I don’t like this whole geek/nerd pride movement. Why would anyone want to deliberately label themselves as uncool is just strange to me. I mean being cool is subjective but calling oneself a geek is to me being like “hey i’m awkward and NOT awesome” People should like what they like and not worry about it, but this whole geek power thing isn’t ironic and adorable it’s just awful.

What, are you some kind of Geek-hater? :dubious: :wink:

From what I understand of sociology, it’s a sort-of inevitable result of being excluded based on whatever trait (ie: geek/nerdiness). In the Geek/Nerd Pride thing, it’s a less extreme version of how lots of ethnic minorities take pride in their ethnic minoritiness. Add to it the fact that in the modern world, geeks and nerds have become fairly important seeing as how we’re the only ones who know how to make the stupid computers work much of the time, and you can see how we’d get full of ourselves pretty quickly.

Especially since we’re just so danged awesome. :cool: (Can we get a Spock smilie? Please?)
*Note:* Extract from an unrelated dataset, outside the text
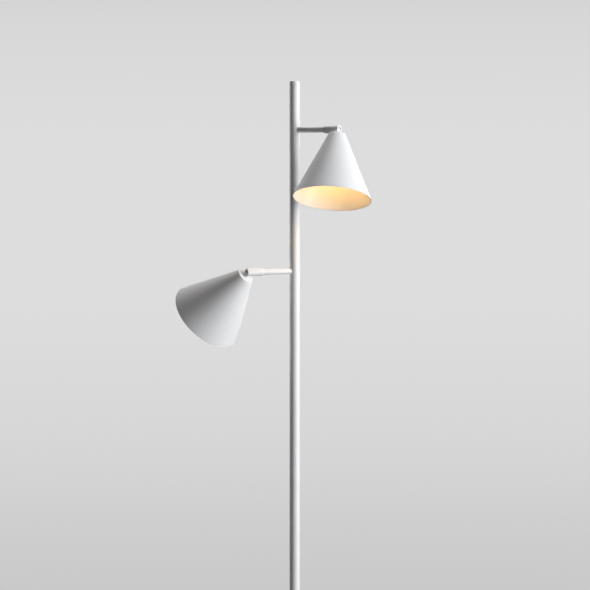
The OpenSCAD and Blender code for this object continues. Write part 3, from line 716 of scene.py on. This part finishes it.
def makeHolderCap(side):
    # moulded cup with upright flutes: the radius falls by flute * (1 - cos(flutes * a)) / 2 on the side wall
    inner = holder["capR"] - holder["capWall"]
    low, top, ceiling = holder["capLow"], holder["capTop"], holder["capTop"] - holder["capFloor"]
    outline = softOutline([
        (inner, low), (holder["capR"], low, 0.4 * mm), (holder["capR"], top, holder["capRound"]),
        (holder["stemR"], top, 0.2 * mm), (holder["stemR"], ceiling), (inner, ceiling, 0.5 * mm)], rests=12)

    def flutes(r, z, a):
        share = fadeIn(z, low + 1 * mm, 0.8 * mm) * fadeIn(-z, 2.6 * mm - top, 1.2 * mm)
        wave = 0.5 - 0.5 * np.cos(holder["flutes"] * a)
        return r - holder["flute"] * share * wave * (r > inner + 1 * mm), z

    mesh = turnedMesh(side + "_holder_cup", outline, places[side]["head"], 6 * holder["flutes"], shape=flutes)
    addPiece(mesh, side + "_head", "holder_plastic", "holder", side + "_holder_cap")


def makeHolderBody(side):
    # moulded sleeve with a coarse round thread outside: the radius falls by
    # thread * (1 + cos(2 pi z / pitch - a)) / 2
    low, capLow, bodyR = holder["bodyLow"], holder["capLow"], holder["bodyR"]
    lip = capLow - holder["lip"]
    outline = np.concatenate([
        straightRows(bodyR, low + 1.2 * mm, lip - 0.6 * mm, 84),
        softOutline([
            (bodyR, lip - 0.4 * mm), (bodyR, lip, 0.15 * mm), (holder["lipR"], lip, 0.3 * mm),
            (holder["lipR"], capLow, 0.2 * mm), (holder["plugR"], capLow),
            (holder["plugR"], holder["roof"], 0.4 * mm), (holder["contactR"], holder["roof"]),
            (holder["contactR"], holder["pocketTop"]), (holder["pocketR"], holder["pocketTop"]),
            (holder["pocketR"], low, 0.5 * mm), (bodyR, low, 0.6 * mm), (bodyR, low + 1 * mm)],
            closed=False, rests=4)])

    def thread(r, z, a):
        run = holder["fadeRun"]
        share = fadeIn(z, low + run, run) * fadeIn(-z, run - lip, run)
        wave = 0.5 + 0.5 * np.cos(2 * np.pi * z / holder["pitch"] - a)
        return r - holder["thread"] * share * wave * (r > bodyR - 0.1 * mm), z

    mesh = turnedMesh(side + "_holder_sleeve", outline, places[side]["head"], holder["bodySides"],
                      shape=thread)
    addPiece(mesh, side + "_head", "holder_plastic", "holder", side + "_holder_body")


breaking = {"merge": 2e-6, "flatAngle": 0.6, "edgeAngle": 35, "segments": 2}      # metres and degrees


def softenedCopy(name, node, body, slot, finish, width):
    # copy of a CAD node: its triangles merge into whole faces, and a bevel breaks its edges
    mesh = frame["nodes"][node].data.copy()
    mesh.name = name
    shell = bmesh.new()
    shell.from_mesh(mesh)
    bmesh.ops.remove_doubles(shell, verts=shell.verts, dist=breaking["merge"])
    bmesh.ops.dissolve_limit(shell, angle_limit=radians(breaking["flatAngle"]), verts=shell.verts,
                             edges=shell.edges)
    shell.to_mesh(mesh)
    shell.free()
    mesh.shade_smooth()
    mesh.set_sharp_from_angle(angle=radians(breaking["edgeAngle"]))
    bevel = addPiece(mesh, body, slot, finish, node).modifiers.new("brokenEdges", "BEVEL")
    bevel.width = width
    bevel.segments = breaking["segments"]
    bevel.limit_method = "ANGLE"
    bevel.angle_limit = radians(breaking["edgeAngle"])
    bevel.use_clamp_overlap = True
    bevel.harden_normals = True


makeBasePlate()
makeBasePad()
makePole()
makePoleCap()
softenedCopy("inlet_grommet", "inlet_bush", "stand", "white_plastic", "whitePlastic", 0.3 * mm)
for side in places:
    head, knuckle = side + "_head", side + "_knuckle"
    makeArmTube(side)
    makeCollar(side)
    softenedCopy(side + "_sleeve", side + "_knuckle_sleeve", knuckle, "powder_coat", "powder", 0.25 * mm)
    softenedCopy(side + "_tongue", side + "_knuckle_stem", head, "powder_coat", "powder", 0.25 * mm)
    softenedCopy(side + "_nut", side + "_stem_nut", head, "screw_steel", "zinc", 0.2 * mm)
    makeHolderCap(side)
    makeHolderBody(side)
    makeBulbScrew(side)
    makeBulbTip(side)
    makeBulbGlass(side)
print("stand, arms, knuckles and lamp holders")


# the frame's own pieces that stay in view, and what each is made of
nodeFinish = {
    "pole_spigot": "zinc", "spigot_screws": "zinc", "pole_lock_screw": "zinc", "lead_connector": "holder",
    "lead": "silicone", "head_lead": "silicone", "swivel_bush": "nylon", "stop_screw": "zinc",
    "tilt_pins": "powder", "tilt_washers": "zinc", "stem_washer": "zinc", "holder_contacts": "brass"}


def dressNodes():
    for name, node in frame["nodes"].items():
        kind = name.split("_", 1)[1] if name.split("_")[0] in places else name
        if kind in nodeFinish:
            for materialSlot in node.material_slots:
                materialSlot.material = finishes[nodeFinish[kind]]
        elif not node.hide_render:
            print("without a finish:", name)


dressNodes()
print("finishes on the frame's own pieces")


cameraPlace = {"distance": 4.5, "aside": 0.0006, "turn": 3.7, "height": 1.334, "pitch": -3.16, "lens": 141.33,
               "sensor": 36, "farClip": 100}


def makeCamera():
    # it stands in front of the lamp, a little to its right, and looks almost level
    turn = radians(cameraPlace["turn"])
    data = bpy.data.cameras.new("camera")
    data.lens = cameraPlace["lens"]
    data.sensor_width = cameraPlace["sensor"]
    data.clip_end = cameraPlace["farClip"]
    camera = bpy.data.objects.new("camera", data)
    bpy.context.scene.collection.objects.link(camera)
    back = Vector((sin(turn), -cos(turn), 0)) * cameraPlace["distance"]
    right = Vector((cos(turn), sin(turn), 0)) * cameraPlace["aside"]
    camera.location = back + right + Vector((0, 0, cameraPlace["height"]))
    camera.rotation_euler = (radians(90 + cameraPlace["pitch"]), 0, turn)
    bpy.context.scene.camera = camera


def cameraDirection(right, up, towards):
    # a direction given as the camera sees it, in the frame's axes
    turn = radians(cameraPlace["turn"])
    x = right * cos(turn) + towards * sin(turn)
    y = right * sin(turn) - towards * cos(turn)
    return Vector((x, y, up)).normalized()


# soft boxes, all aimed at the middle of the heads: azimuth from the camera's side round to its right and
# elevation, in degrees; width, height and distance in metres; power in watts
softBoxes = {
    "key": {"azimuth": 67, "elevation": 7, "width": 1.5, "height": 3.2, "power": 115,
            "color": (0.955, 0.978, 1)},
    "topBack": {"azimuth": 180, "elevation": 65, "width": 1.2, "height": 1.2, "power": 54,
                "color": (1, 1, 1)},
    "behind": {"azimuth": 168, "elevation": 5, "width": 1.2, "height": 1.2, "power": 20,
               "color": (1, 1, 1)},
    "kicker": {"azimuth": -124, "elevation": -3, "width": 1, "height": 1, "power": 1.4,
               "color": (1, 0.93, 0.91), "spread": 42},
    "under": {"azimuth": 20, "elevation": -80, "width": 1.5, "height": 1.5, "power": 13,
              "color": (1, 1, 1)},
    "fill": {"azimuth": 28, "elevation": 5, "width": 1.4, "height": 1.4, "power": 13,
             "color": (1, 0.98, 0.98)},
}
boxDistance = 3
headsMiddle = (0, 0, 1.25)


def makeSoftBox(name, box):
    azimuth, elevation = radians(box["azimuth"]), radians(box["elevation"])
    direction = cameraDirection(sin(azimuth) * cos(elevation), sin(elevation), cos(azimuth) * cos(elevation))
    data = bpy.data.lights.new(name, "AREA")
    data.shape = "RECTANGLE"
    data.size, data.size_y = box["width"], box["height"]
    data.energy, data.color = box["power"], box["color"]
    data.spread = radians(box.get("spread", 180))
    light = bpy.data.objects.new(name, data)
    bpy.context.scene.collection.objects.link(light)
    light.location = Vector(headsMiddle) + direction * boxDistance
    light.rotation_euler = direction.to_track_quat("Z", "Y").to_euler()


bulbLight = {"drop": 104 * mm, "radius": 18 * mm, "power": 0.143, "color": (1.0, 0.545, 0.125)}


def makeBulbLight(side):
    # small warm lamp in the middle of the globe
    data = bpy.data.lights.new(side + "_glow", "POINT")
    data.energy, data.color = bulbLight["power"], bulbLight["color"]
    data.shadow_soft_size = bulbLight["radius"]
    light = bpy.data.objects.new(side + "_glow", data)
    bpy.context.scene.collection.objects.link(light)
    light.location = places[side]["head"] @ Vector((0, 0, -bulbLight["drop"]))
    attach(light, side + "_head")


# tones of the backdrop from bottom to top: "from" and "to" are the upward part of the direction looked in
backdrop = {"tones": [(0.0, 0.585), (0.135, 0.651), (0.3, 0.709), (0.4685, 0.724), (0.62, 0.711),
                      (0.732, 0.668), (1.0, 0.6)],
            "from": -0.18, "to": 0.16, "blue": 1.003, "ambient": 0.01, "ambientColor": (1, 0.99, 0.985, 1)}


def makeWorld():
    # seen directly or in a reflection it is the pale backdrop, brightest just below eye level;
    # otherwise it is the studio's dim even light
    world = bpy.data.worlds.new("studio")
    bpy.context.scene.world = world
    world.use_nodes = True
    tree = world.node_tree
    tree.nodes.clear()
    direction = addNode(tree, "ShaderNodeTexCoord", -900, 0)
    split = addNode(tree, "ShaderNodeSeparateXYZ", -700, 0)
    tree.links.new(direction.outputs["Generated"], split.inputs[0])
    ramp = rangeNode(tree, -500, 0, split.outputs["Z"], backdrop["from"], backdrop["to"])
    tones = addNode(tree, "ShaderNodeValToRGB", -300, 0)
    tones.color_ramp.interpolation = "CARDINAL"
    for k, (at, level) in enumerate(backdrop["tones"]):
        stop = tones.color_ramp.elements[k] if k < 2 else tones.color_ramp.elements.new(at)
        stop.position = at
        stop.color = (level, level, level * backdrop["blue"], 1)
    seen = addNode(tree, "ShaderNodeBackground", 0, 150)
    dim = addNode(tree, "ShaderNodeBackground", 0, -150)
    dim.inputs["Color"].default_value = backdrop["ambientColor"]
    dim.inputs["Strength"].default_value = backdrop["ambient"]
    rays = addNode(tree, "ShaderNodeLightPath", -300, 400)
    glossy = mathNode(tree, "MAXIMUM", 0, 400, rays.outputs["Is Camera Ray"], rays.outputs["Is Glossy Ray"])
    clear = mathNode(tree, "MAXIMUM", 200, 400, glossy, rays.outputs["Is Transmission Ray"])
    mix = addNode(tree, "ShaderNodeMixShader", 400, 0)
    out = addNode(tree, "ShaderNodeOutputWorld", 650, 0)
    tree.links.new(ramp.outputs["Result"], tones.inputs["Fac"])
    tree.links.new(tones.outputs["Color"], seen.inputs["Color"])
    tree.links.new(clear, mix.inputs["Fac"])
    tree.links.new(dim.outputs[0], mix.inputs[1])
    tree.links.new(seen.outputs[0], mix.inputs[2])
    tree.links.new(mix.outputs[0], out.inputs["Surface"])


floor = {"radius": 2.3, "solid": 0.8, "faded": 2.25, "low": -0.3 * mm, "sides": 96, "rings": 14,
         "color": (0.62, 0.62, 0.62, 1), "bounce": (0.15, 0.15, 0.15, 1), "rough": 0.7,
         "drift": 0.03, "driftScale": 2}


def makeFloorMesh():
    # flat rings round one middle point
    a = np.linspace(0, 2 * np.pi, floor["sides"], endpoint=False)
    r = np.linspace(0, floor["radius"], floor["rings"])
    grid = np.stack(np.broadcast_arrays(r[:, None] * np.cos(a), r[:, None] * np.sin(a), floor["low"]), -1)
    rows, columns = grid.shape[:2]
    index = np.arange(rows * columns).reshape(rows, columns)
    wrapped = np.hstack([index, index[:, :1]])
    inner, outer = wrapped[1:-1], wrapped[2:]
    quads = np.stack([inner[:, :-1], outer[:, :-1], outer[:, 1:], inner[:, 1:]], -1).reshape(-1, 4)
    centre = [[0, i, j] for i, j in zip(wrapped[1, :-1].tolist(), wrapped[1, 1:].tolist())]
    mesh = bpy.data.meshes.new("floor")
    mesh.from_pydata(grid.reshape(-1, 3).tolist(), [], centre + quads.tolist())
    return mesh


def makeFloor():
    # a pale disc that fades out, so that the backdrop goes on past it, and is clear from below
    material, tree, shader = newMaterial("paleFloor", Roughness=floor["rough"])
    tone = effect(tree, "tone", -300, 100, Color=floor["color"], Scale=floor["driftScale"],
                  Amount=floor["drift"])
    rays = addNode(tree, "ShaderNodeLightPath", -300, 400)
    seen = mixColor(tree, 0, 200, floor["bounce"], tone, rays.outputs["Is Camera Ray"])
    tree.links.new(seen, shader.inputs["Base Color"])
    place = addNode(tree, "ShaderNodeTexCoord", -500, -400)
    distance = addNode(tree, "ShaderNodeVectorMath", -300, -400, operation="LENGTH")
    tree.links.new(place.outputs["Object"], distance.inputs[0])
    fade = rangeNode(tree, -100, -400, distance.outputs["Value"], floor["solid"], floor["faded"],
                     interpolation_type="SMOOTHSTEP")
    below = addNode(tree, "ShaderNodeNewGeometry", -100, -650)
    unseen = mathNode(tree, "MAXIMUM", 200, -450, fade.outputs["Result"], below.outputs["Backfacing"])
    clear = addNode(tree, "ShaderNodeBsdfTransparent", 500, -400)
    mix = addNode(tree, "ShaderNodeMixShader", 700, -200)
    out = tree.nodes["Material Output"]
    tree.links.new(unseen, mix.inputs["Fac"])
    tree.links.new(shader.outputs[0], mix.inputs[1])
    tree.links.new(clear.outputs[0], mix.inputs[2])
    tree.links.new(mix.outputs[0], out.inputs["Surface"])
    ground = bpy.data.objects.new("floor", makeFloorMesh())
    bpy.context.scene.collection.objects.link(ground)
    ground.data.materials.append(material)
    ground.visible_shadow = False      # the soft box under it lights the foot's underside


makeCamera()
for name, box in softBoxes.items():
    makeSoftBox(name, box)
for side in places:
    makeBulbLight(side)
makeWorld()
makeFloor()
bpy.context.scene.view_settings.view_transform = "Standard"
print("camera, lights and floor")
Now, what is also interesting is this Geek/Nerd compartmentalization thing. Some people self-identify as geeks, others as nerds. Some do as both, but the ones who self-identify as one or the other can oftentimes get a bit touchy about being called by the wrong name (I, for example, have considered myself a Geek since my junior or senior year of high school, but not quite a Nerd.) I couldn’t honestly tell you the difference between the two groups, save some vague notion that Geeks are more social and Nerds more academically/technically focused, and I’ve heard even that is an entirely subjective/regional interpretation.

EDIT: Oh, and since my mirror/TV apparently already exists, how about an armored jumpsuit, like what the Jumptroopers used on Exo-Squad?

Aw, heck. I’d be perfectly happy with a working model of a batarang.